If you want to read about Purinton there are several options. Pat Dole, editor of "The New Glaze" wrote Purinton Pottery in 1984, with a follow up entitled Purinton II in 1990. These slim booklets were nicely done and a great help to the first wave of collectors. Both are long out of print. In 1994 Sue Morris wrote Purinton Pottery, following closely the success of her Watt Pottery of 1993. At that time many people were speculating on Purinton, thinking it would be the next big thing. Then came Purinton Pottery by the Johnsons in 1997, which pictured many items not previously shown. Price guides were included in both, and both are currently out-of-print, though easily located.
"Purinton Pastimes" had a run of 28 issues from 1993 until 2000, when the editor decided to pass it on to another long time collector. Renamed "Purinton News and Views" it continues to this day with no loss of quality.
From 1936-1959 Purinton produced millions of pieces of hand-decorated dinnerware and pottery.
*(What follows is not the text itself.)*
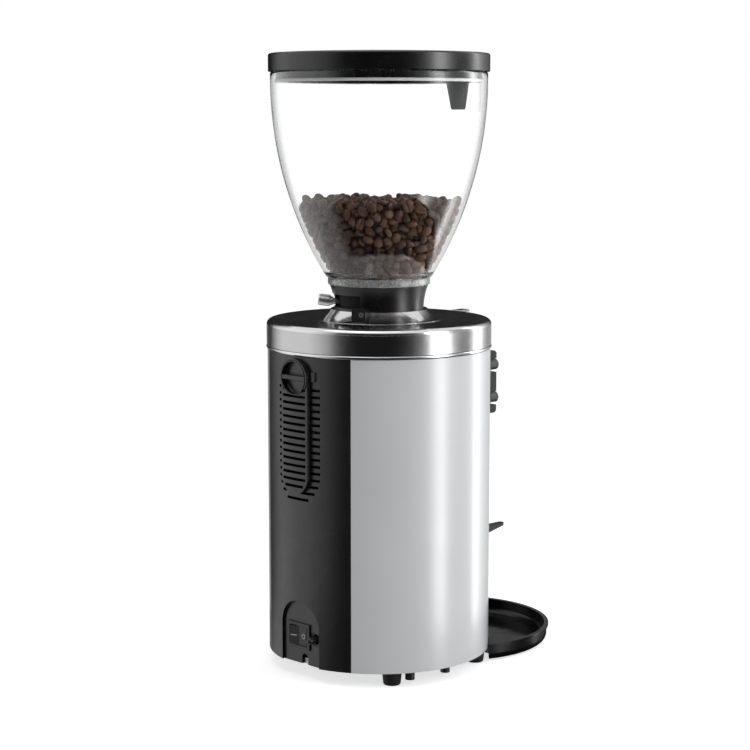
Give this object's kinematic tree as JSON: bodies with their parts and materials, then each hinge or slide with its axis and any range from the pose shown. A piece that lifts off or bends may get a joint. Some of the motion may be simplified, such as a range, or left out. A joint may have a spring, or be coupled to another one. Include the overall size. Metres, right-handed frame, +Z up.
{
  "type": "burr coffee grinder",
  "caption": "Round burr coffee grinder with a flared glass bean hopper and lid, top band, rear vents, switch, control pod, chute, portafilter fork and round tray.",
  "frame": {"origin": "on the counter, below the middle of the overall box", "axes": "+Z up, the front with fork and tray faces -Y, the rear panel faces +Y, +X to the right seen from the front"},
  "size_m": [0.192, 0.2791, 0.5185],
  "materials": {
    "painted_casing": "satin",
    "black_cover": "satin",
    "black_collar": "satin",
    "black_lid": "satin",
    "black_tray": "gloss inside, satin outside",
    "black_chute": "satin",
    "push_button": "satin",
    "switch_plastic": "satin",
    "polished_steel": "polished",
    "brushed_band": "brushed around the band",
    "top_metal": "turned and polished",
    "fork_metal": "satin black",
    "panel_metal": "brushed",
    "display": "gloss",
    "fastener_steel": "zinc plated",
    "cast_aluminium": "as cast",
    "burr_steel": "ground",
    "laminated_iron": "varnished",
    "copper_wire": "enamelled copper",
    "circuit_board": "solder mask",
    "clear_glass": "polished",
    "roasted_beans": "matte",
    "foot_rubber": "matte"
  },
  "bodies": {
    "housing": {"body_shell": "painted_casing", "rear_panel": "black_cover", "vent_cover": "black_cover", "front_fascia": "black_cover", "control_pod": "black_cover", "hopper_collar": "black_collar", "lock_block": "black_collar", "chute": "black_chute", "switch_frame": "switch_plastic", "reset_breaker": "switch_plastic", "run_capacitor": "switch_plastic", "trim_bead": "polished_steel", "front_tab": "polished_steel", "top_band": "brushed_band", "top_plate": "top_metal", "portafilter_fork": "fork_metal", "control_panel": "panel_metal", "display_window": "display", "lock_screw": "fastener_steel", "fork_screws": "fastener_steel", "base_bolts": "fastener_steel", "motor_posts": "fastener_steel", "chamber_bolts": "fastener_steel", "exit_duct": "cast_aluminium", "base_plate": "cast_aluminium", "motor_end_plate": "cast_aluminium", "motor_housing": "cast_aluminium", "grinding_chamber": "cast_aluminium", "lower_bearing": "burr_steel", "upper_bearing": "burr_steel", "stator": "laminated_iron", "windings": "copper_wire", "control_board": "circuit_board", "tact_switches": "circuit_board", "feet": "foot_rubber"},
    "hopper": {"hopper_glass": "clear_glass", "bean_fill": "roasted_beans"},
    "lid": {"lid": "black_lid"},
    "adjuster": {"adjust_ring": "cast_aluminium", "adjust_lever": "polished_steel", "ring_screws": "fastener_steel", "upper_carrier": "cast_aluminium", "upper_burr": "burr_steel", "upper_burr_screws": "fastener_steel"},
    "drive": {"rotor": "laminated_iron", "motor_shaft": "burr_steel", "cooling_fan": "switch_plastic", "burr_carrier": "cast_aluminium", "lower_burr": "burr_steel", "lower_burr_screws": "fastener_steel"},
    "vent_latch": {"vent_latch": "black_cover"},
    "switch_rocker": {"switch_rocker": "switch_plastic"},
    "reset_button": {"reset_button": "switch_plastic"},
    "button_upper_left": {"button_upper_left": "push_button"},
    "button_upper_right": {"button_upper_right": "push_button"},
    "button_lower_left": {"button_lower_left": "push_button"},
    "button_lower_right": {"button_lower_right": "push_button"},
    "coffee_tray": {"coffee_tray": "black_tray"}
  },
  "joints": [
    {"name": "hopper_lift", "type": "slide", "parent": "housing", "child": "hopper", "axis": [0, 0, 1], "range_m": [0, 0.03]},
    {"name": "lid_lift", "type": "slide", "parent": "hopper", "child": "lid", "axis": [0, 0, 1], "range_m": [0, 0.05]},
    {"name": "grind_adjust", "type": "hinge", "parent": "housing", "child": "adjuster", "pos_m": [0, 0.04005, 0.302], "axis": [0, 0, 1], "range_deg": [0, 60]},
    {"name": "motor_spin", "type": "hinge", "parent": "housing", "child": "drive", "pos_m": [0, 0.04005, 0.112], "axis": [0, 0, 1], "continuous": true},
    {"name": "vent_latch_turn", "type": "hinge", "parent": "housing", "child": "vent_latch", "pos_m": [0, 0.13005, 0.2545], "axis": [0, 1, 0], "range_deg": [0, 90]},
    {"name": "power_rocker", "type": "hinge", "parent": "housing", "child": "switch_rocker", "pos_m": [0.0037, 0.12645, 0.0356], "axis": [0, 0, 1], "range_deg": [-18, 0]},
    {"name": "reset_press", "type": "slide", "parent": "housing", "child": "reset_button", "axis": [0, -1, 0], "range_m": [0, 0.003], "stiffness_N_per_m": 300, "springref_m": -0.001},
    {"name": "press_upper_left", "type": "slide", "parent": "housing", "child": "button_upper_left", "axis": [0, 1, 0], "range_m": [0, 0.0015], "stiffness_N_per_m": 400, "springref_m": -0.0005},
    {"name": "press_upper_right", "type": "slide", "parent": "housing", "child": "button_upper_right", "axis": [0, 1, 0], "range_m": [0, 0.0015], "stiffness_N_per_m": 400, "springref_m": -0.0005},
    {"name": "press_lower_left", "type": "slide", "parent": "housing", "child": "button_lower_left", "axis": [0, 1, 0], "range_m": [0, 0.0015], "stiffness_N_per_m": 400, "springref_m": -0.0005},
    {"name": "press_lower_right", "type": "slide", "parent": "housing", "child": "button_lower_right", "axis": [0, 1, 0], "range_m": [0, 0.0015], "stiffness_N_per_m": 400, "springref_m": -0.0005},
    {"name": "tray_slide", "type": "slide", "parent": "housing", "child": "coffee_tray", "axis": [0, -1, 0], "range_m": [0, 0.125]}
  ]
}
Every piece individually hand painted, stencils and decals were never used. They had both a country look with their Apple and Fruit and Dutch motifs, and a 50's modern approach with their Saraband, Chartreuse and the Intaglios.
Purinton is affordable, durable and useable; their dinnerware lines are still a good value, as are the floral pieces. With a little study and some legwork, even the good pieces turn up. Purinton may not be as well known or as widely collected as Blue Ridge or Stangl, but in the long term, it should hold its own against most American dinnerware.